Hence, he translated his famous poem Pujarini into a dance drama: prayer of the consort (Natir Puja) Soon, Tagore himself began playing the role of the male character, named Upali. The play became a major hit in and around Calcutta, and ran multiple shows in Old Empire and Jorasanko.
It was first recorded in film by Art Film Syndicate, although not available for the public. Impressed by the popularity of the drama, BN Sircar, the then boss of New Theatres, offered to take the play into cinema theatres, with the help of Tagore’s film direction. In the span of four days, the film was complete, with Tagore co-managing the roles of a director and a character featured in the film.

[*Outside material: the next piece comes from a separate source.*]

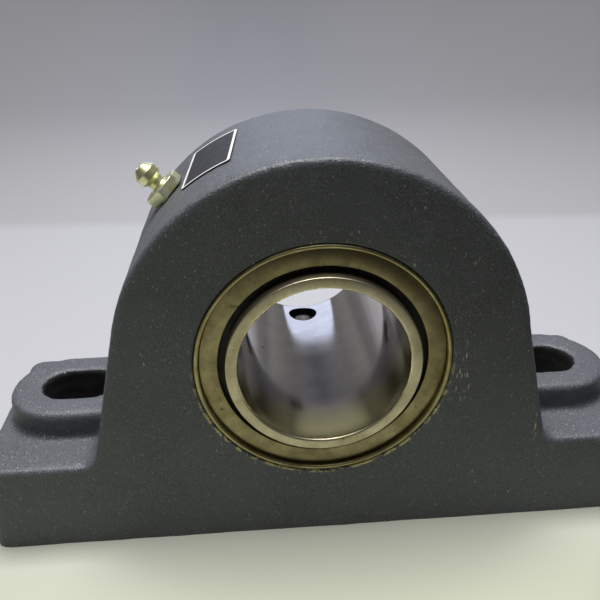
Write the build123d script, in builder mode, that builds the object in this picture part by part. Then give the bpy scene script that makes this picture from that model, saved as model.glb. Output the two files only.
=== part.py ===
from build123d import *
import os
from math import asin, atan, cos, hypot, pi, radians, sin, sqrt, tan

# Pillow block bearing: a one-piece cast housing round a self-aligning bearing with two rows of rollers.
# The shaft runs along Y and the base stands on Z = 0. The origin is on the underside of the base,
# midway between the two bolt slots and straight below the centre of the bearing.
# The end without a collar faces -Y. All sizes are in millimetres.
# The sizes run outwards from the shaft: bore, inner ring, rollers, outer ring, housing, feet.
os.makedirs("parts", exist_ok=True)

# Inner ring and its sleeve
bore_diameter = 44.47
sleeve_wall = 3.065
raceway_wall = 6.025
inner_ring_front_stand_out = 1.2
inner_ring_rear_stand_out = 0.1
sleeve_bore_chamfer = 0.9
sleeve_edge_radius = 0.8
rib_height = 1.3
rib_width = 2.0
rib_clearance = 0.15
rib_fall = 1.5

# Rollers, cages and the guide ring between the rows
roller_diameter = 10.0
roller_length = 9.6
roller_spacing = 2.8
roller_crown_relief = 1.0
roller_end_chamfer = 0.4
running_gap = 0.12
cage_section = 3.8
cage_rim_width = 2.2
cage_prong_setback = 0.6
pocket_gap = 0.25
guide_ring_width = 3.6
guide_ring_height = 6.4
guide_ring_gap = 0.15

# Outer ring
outer_ring_wall = 4.0
outer_ring_margin = 1.71
outer_ring_chamfer = 1.0
oil_groove_width = 4.0
oil_groove_depth = 1.0
oil_hole_diameter = 2.4
oil_hole_count = 3

# Anti-rotation pin, lying half in the housing and half in the outer ring
lock_pin_diameter = 4.0
lock_pin_length = 10.0
lock_pin_chamfer = 0.4

# Seals, from the sleeve outwards: gap to the flange and washer, floating seal, room round it, carrier
flange_gap = 2.0
washer_gap = 1.9
seal_height = 5.3
seal_width = 5.0
seal_lip_height = 1.0
seal_lip_width = 0.9
room_round_seal = 1.45
room_beside_seal = 1.3
carrier_wall = 1.2
carrier_rim_radius = 0.5
washer_thickness = 1.2
washer_recess = 1.35
washer_edge_chamfer = 0.7
seal_opening_chamfer = 0.55
shoulder_height = 4.53
shoulder_relief_depth = 4.0

# Retaining ring behind the rear seal carrier
snap_ring_thickness = 2.0
snap_ring_depth_in_groove = 1.8
snap_ring_width = 5.6
snap_ring_gap_angle = 26.0
snap_ring_ear_diameter = 4.8
snap_ring_ear_hole = 2.4
snap_groove_land = 1.35
snap_groove_slack = 0.2

# Housing
centre_height = 53.98
arch_wall = 11.27
flank_angle = 13.3
foot_fillet = 4.0
slab_thickness = 26.2
slab_corner_radius = 4.0
casting_edge_radius = 1.6
underside_chamfer = 0.8
grease_way_diameter = 3.0

# Slotted feet
slot_from_arch = 16.6
slot_length = 21.0
slot_width = 15.0
pad_height = 8.1
pad_margin = 8.2
pad_end_margin = 3.8
pad_edge_radius = 1.4
pad_root_fillet = 2.4

# Locking collar and set screws
collar_gap = 6.9
collar_width = 13.5
collar_wall = 9.595
collar_chamfer = 1.2
set_screw_diameter = 9.52
set_screw_length = 10.0
set_screw_recess = 1.9
set_screw_socket = 4.76
set_screw_socket_depth = 5.0
set_screw_chamfer = 0.9
set_screw_angles = (-90, 30)
sleeve_hole_clearance = 0.24

# Grease fitting on the left shoulder
fitting_angle = 45.0
fitting_thread_diameter = 6.2
fitting_thread_length = 7.0
fitting_hex = 10.0
fitting_hex_height = 2.8
fitting_neck_diameter = 4.4
fitting_head_diameter = 6.5
fitting_head_height = 4.6
fitting_head_taper = 1.4
fitting_head_band = 0.9
fitting_neck_height = 3.0
fitting_lead = 0.6
check_ball_diameter = 2.4
check_ball_depth = 2.1
ball_side_gap = 0.2
ball_seat_overlap = 0.3
spring_wire = 0.3
spring_side_gap = 0.3
spring_turns = 5
spring_seat_height = 2.0

# Nameplate, left blank
nameplate_length = 31.0
nameplate_width = 15.5
nameplate_thickness = 0.5
nameplate_gap = 0.9
nameplate_offset = 4.0
nameplate_corner_radius = 1.2

# Clearances, how far a cut runs past what it cuts, and how near an edge lies to be chosen
fit_gap = 0.03
seat_gap = 0.05
past = 1.0
near = 0.01

# Radii that follow, from the shaft outwards
bore_radius = bore_diameter / 2
sleeve_radius = bore_radius + sleeve_wall
roller_radius = roller_diameter / 2
outer_raceway_radius = bore_radius + raceway_wall + roller_diameter + 2 * running_gap
outer_ring_radius = outer_raceway_radius + outer_ring_wall
housing_bore_radius = outer_ring_radius + fit_gap
shoulder_inner_radius = housing_bore_radius - shoulder_height
arch_radius = housing_bore_radius + arch_wall
flange_inner_radius = sleeve_radius + flange_gap
washer_inner_radius = sleeve_radius + washer_gap
seal_inner_radius = sleeve_radius + seat_gap
seal_outer_radius = sleeve_radius + seal_height
carrier_bore_radius = seal_outer_radius + room_round_seal
carrier_radius = carrier_bore_radius + carrier_wall
seal_opening_radius = carrier_radius + fit_gap

# A row of rollers lies on a cone: its middle is at (row_place, row_radius) in the half section, and the
# rollers' axes lean, so that each barrel follows the spherical raceway and the guide ring fits between
half_roller = roller_length / 2
roller_profile_radius = outer_raceway_radius - roller_crown_relief
row_distance = outer_raceway_radius - running_gap - roller_radius
half_space = guide_ring_width / 2 + guide_ring_gap
lean = asin(half_space / hypot(row_distance, half_roller)) + atan(half_roller / row_distance)
row_place = row_distance * sin(lean)
row_radius = row_distance * cos(lean)
roller_count = int(2 * pi * row_radius / (roller_diameter + roller_spacing))


def in_row(along, out):
    """A point of the rear row's half section, from its distances along and out from a roller's axis."""
    place = row_place + along * cos(lean) + out * sin(lean)
    radius = row_radius - along * sin(lean) + out * cos(lean)
    return (place, radius)


def barrel_height(along):
    """The roller's own radius at a distance from its middle."""
    crown_centre = roller_radius - roller_profile_radius
    return crown_centre + sqrt(roller_profile_radius**2 - along**2)


def on_raceway(along):
    """A point of the inner ring's raceway, which follows the barrel at the running gap."""
    crown_centre = roller_profile_radius - roller_radius
    return in_row(along, crown_centre - sqrt((roller_profile_radius + running_gap) ** 2 - along**2))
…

After completion, Tagore invited New Theatre to exhibit the preview. On 22 March, the only Indian film acted and directed by Tagore was released in Chitra Cinema of Calcutta. Sadly, the film generated negative feedback on the basis of poor and static camera movements, unrealistic camera angles, poor adjustment of frames, unrealistic acting performances, inaudible sound retention, and poor selection of sound tracks. On 27th March, English daily Liberty wrote “… it is an intellectual feast but there is not much of action in the play, the thirst of screen lovers is not satisfied… The two girls who have taken the part of Radha and Rani have hopeless talking voices … unnecessary volume of sound has been transferred to the sound camera by the artists.”
According to many, the failure of Natir Puja as a film can only be attributed to its poor direction. Tagore had become increasingly frustrated with the lengthy film-making process and guided the cinematographer, Premankur Attarthi, resting on a sofa. On 7 August, 1940 a fatal fire broke out in New Theatre, and the film was destroyed. For Tagore it was a bitter moment as his only film was destroyed forever. Years later, 16 mm footage of the film was retrieved from Visva-Bharati. In 1992, the film was handed over for restoration to NFDC. In the footage, Tagore is seen at his Calcutta home, and snippets of Natir Puja were also visible which was then documented by Prashanta Roy.
Tagore had lasting faith and respect for cinema, but feared that it would lose value if injustice was allowed in the flow of literature. In 1929, in a letter addressed to Murari Mohan, he wrote, “The beauty and the grandeur of this form in motion has to be developed in such a way that it becomes self sufficient without the use of words. If some other language is needed to explain its own, it amounts to incompetence.”